Whenever I write I like to listen to music. It is like a soundtrack. The music helps me to visualize what I am writing. Sometimes I will be stuck writing, and then a good song will come on. That can be the driving force to make my story move forward. Music and writing always go hand in hand for me. Do you have any special music you like to listen to while writing? Or special music and stories that you always put together? Right now, I’m listening to Enya and a CD of Renaissance music. Yeah, guess what kind of story I’m writing 😉
Post Script, here is a link to a website that has the flute story I was talking about http://www.davidmaslanka.com/wind-ensemble/alex-and-the-phantom-band/
“I am not at all in a humor for writing; I must write on till I am.” ~ Jane Austen
Dear Jane, how right you are! I have lately been ridden with that insufferable ailment that always seems to strike writers at the worst of times: writer’s block. I had over the course of the past year gotten into the habit of putting aside for myself one hour everyday to write. Sometimes I felt guilty that I was taking this time for myself, instead of working on my classes, or household work, or other such things that needed to be done. Nevertheless, it was worth it, and I found that my writing time was necessary to keep me sane. But as March and April became busy, my hour dwindled and disappeared, until the only time I found to write was on Saturday mornings (another time I had set aside for writing), but by then I was too tired and just couldn’t think of anything!
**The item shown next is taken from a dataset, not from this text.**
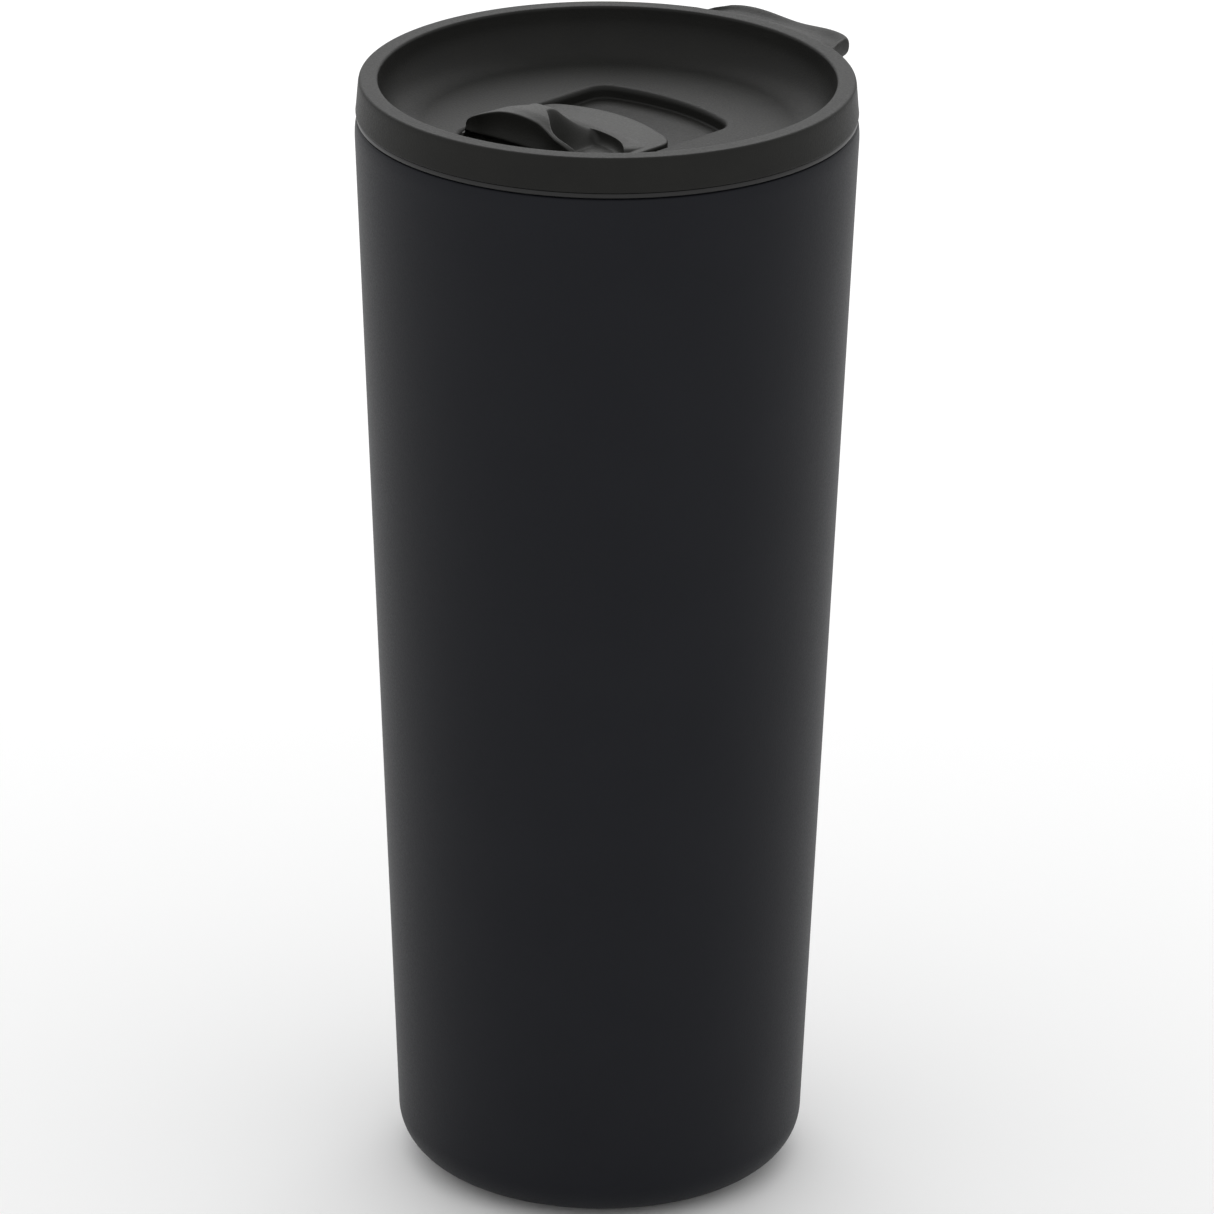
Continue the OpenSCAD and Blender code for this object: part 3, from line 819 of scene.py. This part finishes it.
def outward(edges):
    """Flat direction away from the plate where these rim edges meet."""
    mid = (Y0_S + Y1_S) / 2
    total = Vector((0, 0))
    for e in edges:
        d = (e.verts[1].co - e.verts[0].co)
        nrm = Vector((d.y, -d.x))
        c = (e.verts[0].co + e.verts[1].co) / 2
        if nrm.dot(Vector((c.x, c.y - mid * MM))) < 0:
            nrm = -nrm
        if nrm.length > 0:
            total += nrm.normalized()
    return total.normalized() if total.length > 0 else total


def grow(bm, edges, side, down):
    """Extrude a rim sideways and down by millimetres."""
    made = bmesh.ops.extrude_edge_only(bm, edges=edges)["geom"]
    new = [g for g in made if isinstance(g, bmesh.types.BMEdge) and g.is_boundary]
    moves = {v: outward([e for e in new if v in e.verts]) for v in verts_of(new)}
    for v, d in moves.items():
        v.co.x += d.x * side * MM
        v.co.y += d.y * side * MM
        v.co.z += down * MM
    return new


def level(bm, edges, z):
    """Extrude a rim straight down to one height."""
    made = bmesh.ops.extrude_edge_only(bm, edges=edges)["geom"]
    new = [g for g in made if isinstance(g, bmesh.types.BMEdge) and g.is_boundary]
    for v in verts_of(new):
        v.co.z = z * MM
    return new


def snap_leg(bm, s):
    """Leg with a hooked tip, carried down through the lid's slot."""
    ya, yb = LEG_Y0, LEG_Y1
    xa, xb = LEG_X - LEG_HALF, LEG_X + LEG_HALF
    clip = CLIP_LOW[2]
    rows = [(xa, xb, SLIDE_BOT + 0.3), (xa, xb, clip - 0.05), (xa, xb + 0.35, clip - 0.05),
            (xa, xb + 0.35, clip - 0.45), (xa, xa + 0.96, clip - 1.2)]
    loops = []
    for x0, x1, z in rows:
        pts = [(x1, ya, z), (x1, yb, z), (x0, yb, z), (x0, ya, z)]
        loops.append([(s * x, y, zz) for x, y, zz in pts])
    rings = loft(bm, loops)
    bmesh.ops.holes_fill(bm, edges=rings[-1], sides=4)
    bmesh.ops.holes_fill(bm, edges=rings[0], sides=4)


def drinking_pad():
    z0, z1 = PAD_LOW[2], PAD_HIGH[2]
    w, ya, yb = 10.3, PAD_LOW[1], PAD_HIGH[1]
    bm = bmesh.new()

    def ring(g, z):
        return pill_loop(w - g, ya + g, yb - g, 3.0 - min(g, 2.2), z)

    loops = [ring(0.0, z1), ring(0.0, z0 + 0.25), ring(0.08, z0 + 0.08), ring(0.25, z0)]
    loops += [ring(1.6, z0), ring(1.8, z0 + 0.08), ring(1.9, z0 + 0.3), ring(2.4, z0 + 0.4)]
    rings = loft(bm, loops)
    fill(bm, rings[0], 1)
    fill(bm, rings[-1], -1)
    return finish_piece(bm, "drinking_pad", "slider", SEAL_SI, ("slider_seal",))


def snap_retainer():
    z0, z1 = CLIP_LOW[2], CLIP_HIGH[2]
    w, ya, yb = CLIP_HIGH[0], CLIP_LOW[1], CLIP_HIGH[1]
    bm = bmesh.new()

    def ring(g, z):
        return pill_loop(w - g, ya + g, yb - g, 1.4 - g, z)

    e = 0.35
    loops = [ring(e * 1.3, z1)]
    loops += [ring(e - e * sin(radians(a)), z1 - e + e * cos(radians(a))) for a in range(0, 91, 30)]
    loops += [ring(e - e * sin(radians(a)), z0 + e - e * cos(radians(a))) for a in range(90, -1, -30)]
    loops += [ring(e * 1.3, z0)]
    rings = loft(bm, loops)
    tops, lows = [], []
    for s in (-1, 1):
        hole = loft(bm, [pill_loop(LEG_HALF + 0.05, LEG_Y0 - 0.05, LEG_Y1 + 0.05, 0.2, z, s * LEG_X)
                         for z in (z1, z0)])
        tops += hole[0]
        lows += hole[-1]
    fill(bm, rings[0] + tops, 1)
    fill(bm, rings[-1] + lows, -1)
    return finish_piece(bm, "snap_retainer", "slider", SLIDER_PP, ("slider_retainer",))


# -------------------------------------------------------------- hidden pieces

def dress(name, material):
    """Give a sealed-in node its own finish."""
    for obj in bpy.data.objects:
        if obj.type == "MESH" and obj.name == name:
            obj.data.materials.clear()
            obj.data.materials.append(material)


# ---------------------------------------------------------------------- stage

def camera():
    """Long lens, from the front right and 22 degrees up."""
    el, az, dist = radians(22.06), radians(43.5), 1.460
    back = Vector((sin(az) * cos(el), -cos(az) * cos(el), sin(el)))
    cam = bpy.data.cameras.new("camera")
    obj = place("camera", cam)
    cam.lens = 252.06
    cam.sensor_width = 36.0
    cam.clip_start = 0.01
    cam.clip_end = 20.0
    look = (-back).to_track_quat("-Z", "Y").to_matrix().to_4x4()
    roll = Matrix.Rotation(radians(0.443), 4, "Z")
    obj.matrix_world = Matrix.Translation(Vector((0, 0, 0.100)) + back * dist) @ look @ roll
    cam.shift_x = 0.0030
    cam.shift_y = 0.0059
    bpy.context.scene.camera = obj


def soft_box(name, loc, aim, wide, tall, watts):
    lamp = bpy.data.lights.new(name, "AREA")
    lamp.shape = "RECTANGLE"
    lamp.size = wide
    lamp.size_y = tall
    lamp.energy = watts
    obj = place(name, lamp)
    obj.location = loc
    obj.rotation_euler = (Vector(aim) - Vector(loc)).to_track_quat("-Z", "Y").to_euler()


def studio():
    bm = bmesh.new()
    bmesh.ops.create_grid(bm, x_segments=1, y_segments=1, size=4.0)
    mesh = bpy.data.meshes.new("table")
    bm.to_mesh(mesh)
    bm.free()
    table = place("table", mesh)
    mesh.materials.append(new_material("pale matt table", Roughness=0.9, Base_Color=lin("f2f2f2"))[0])
    world = bpy.data.worlds.new("studio")
    bpy.context.scene.world = world
    world.use_nodes = True
    world.node_tree.nodes["Background"].inputs["Color"].default_value = lin("ffffff")
    world.node_tree.nodes["Background"].inputs["Strength"].default_value = 0.92
    soft_box("back light", (-0.62, 0.66, 0.80), (0, 0, 0.19), 1.3, 0.8, 5.0)
    bpy.context.scene.view_settings.view_transform = "Standard"


coated_shell()
steel_liner()
base_disc()
cover_disc()
foot_band()
moulded_lid()
lip_seal()
grip_slider()
drinking_pad()
snap_retainer()
dress("liner_foil", FOIL_CU)
dress("getter", GETTER_MT)
dress("getter_clip", CLIP_SS)
dress("vacuum_seal", BEAD_GL)
camera()
studio()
Jane had it right, I have to write to be in a humor for writing. Even if I have a story idea, I can’t always find the motivation needed to write it down. As April’s busyness diminishes, I will force myself to sit down at my laptop everyday for at least an hour, without the internet, cell phone, or telly. That surely will be the cure for my writer’s block. I suppose for me, not setting aside time for writing is like going outside in the cold with wet hair. If I don’t do it, I won’t get sick (or writer’s block.) Do you have a time you set aside for yourself to write? Or perhaps a homeopathic remedy for writer’s block?
I read signs aloud and count random things. (Such as, there were two words in the last sentence that started with ‘R’. That is the kind of stuff I count.) To others, these may be more like pet peeves. I hate holes in my socks. Or other people socks. Or any socks. Anyway, to get to my point. We need them. Not just because it makes individuals, and us who we are and unique… just like everyone else.
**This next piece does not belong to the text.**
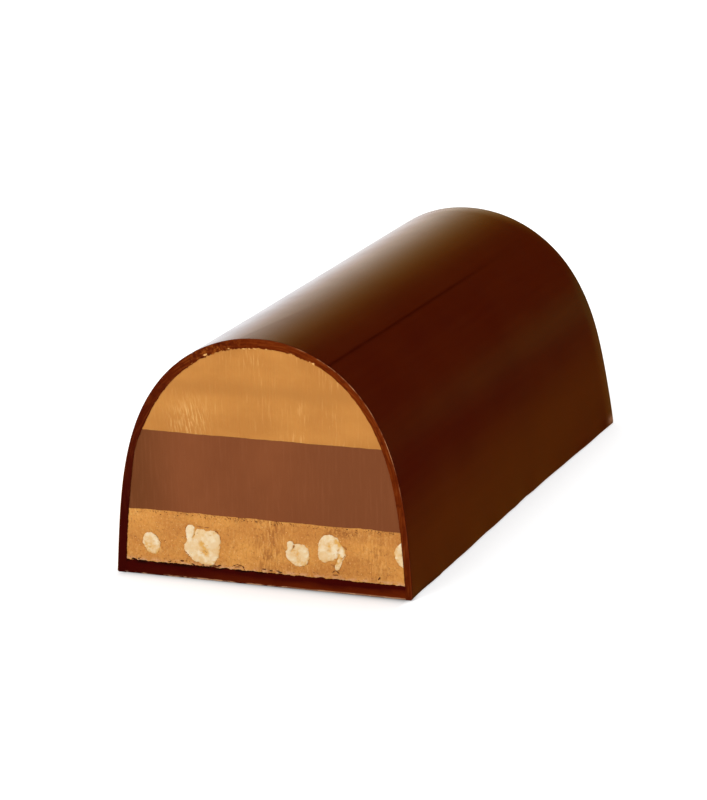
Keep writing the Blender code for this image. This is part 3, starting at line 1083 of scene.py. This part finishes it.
def makeHazelnut(name, nut, material):
    mesh = melted(name, meshFromBody(name, lobeBody(nut["lobes"], nut["depth"])), nutLook["voxel"] * 1.5)
    cutFlush(mesh, nearY + nutLook["recess"] + nutLook["voxel"], 0.02 * mm)
    mesh = melted(name, mesh, nutLook["voxel"])
    points = np.array([vertex.co for vertex in mesh.vertices])
    normals = np.array([vertex.normal for vertex in mesh.vertices])
    bumps = np.array([noise.fractal(Vector(point) / mm * 0.6, 0.55, 2.1, 4) for point in points])
    sideways = normals * (bumps * nutLook["knobs"])[:, None]
    sideways[:, 1] = 0.0
    points = points + sideways
    stray = np.array([noise.noise_vector(Vector(point) / mm * 0.45) for point in points])
    stray = stray * nutLook["wander"]
    strayX, strayZ = points[:, 0] + stray[:, 0], points[:, 2] + stray[:, 2]
    away = np.min([distanceToLine(strayX, strayZ, line) for line in nut["creases"]], axis=0)
    crease = np.exp(-(away * (1 + 0.8 * bumps) / nutLook["creaseWidth"]) ** 2)
    notch = np.zeros_like(crease)
    for line in nut["notches"]:
        toNotch = distanceToLine(points[:, 0], points[:, 2], line)
        notch = np.maximum(notch, np.exp(-(toNotch * (1 + bumps) / nutLook["notchWidth"]) ** 2))
    front = np.clip(-normals[:, 1] * 2 - 1, 0.0, 1.0)
    fine = np.array([noise.fractal(Vector(point) / mm * 1.7, 0.7, 2.1, 3) for point in points])
    broad = np.array([noise.fractal(Vector(point) / mm * 0.33, 0.6, 2.1, 2) for point in points])
    points[:, 1] += nearY + nutLook["recess"] - np.percentile(points[:, 1], 2)
    relief = crease * nutLook["creaseDepth"] + notch * nutLook["notchDepth"] + fine * nutLook["grain"]
    points[:, 1] += relief * front
    points[:, 1] = np.maximum(points[:, 1], nearY)
    points[:, 0] = np.minimum(points[:, 0], rightHalf(points[:, 2]) - wallOverlap * 0.5)
    mesh.vertices.foreach_set("co", points.astype(np.float32).ravel())
    tan = mesh.attributes.new("tan", "FLOAT", "POINT")
    shade = crease * (0.66 + 0.4 * fine) + notch * 0.95 + np.clip(broad + 0.06 + fine * 0.25, 0.0, 0.38)
    shade = shade + edgeTan(points, front, nut["lobes"][0]) * (0.42 + 0.5 * fine)
    tan.data.foreach_set("value", np.clip(shade, 0.0, 1.0).astype(np.float32))
    mesh.materials.clear()
    mesh.materials.append(material)
    finishPiece(newObject(name.replace("_", ""), mesh), [name], noSharpEdges)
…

We, as writers, need them, because our characters need them. How many times have you been reading a story and the character is just a character. There is nothing said about how they love to eat marshmallows with chocolate and cheerios, the fact that they just have to jog a different route during the summer because they hat the ice cream truck’s music, or the fact that they just hate pink painted toe nails. All the story said about them was their job. And maybe what they looked like, which most readers end up detesting anyway.
The characters need quirks! They must have pet peeves! Otherwise, they fail at being a likable protagonist, and at best just become a forgettable character in a story with a likeable plot. C’mon, give the reader something they will remember. For example, in Joanna Carl’s Chocolate Mysteries, the main character Lee McKinney gets tongue tangled when she gets nervous. Which can be pretty hysterical. Another example is… well, is… See? I can’t think of any others! Memorable characters need quirks and pet peeves that are relatable or, you know, memorable. What are your quirks, or quirks from characters in stories you’ve read that you remember?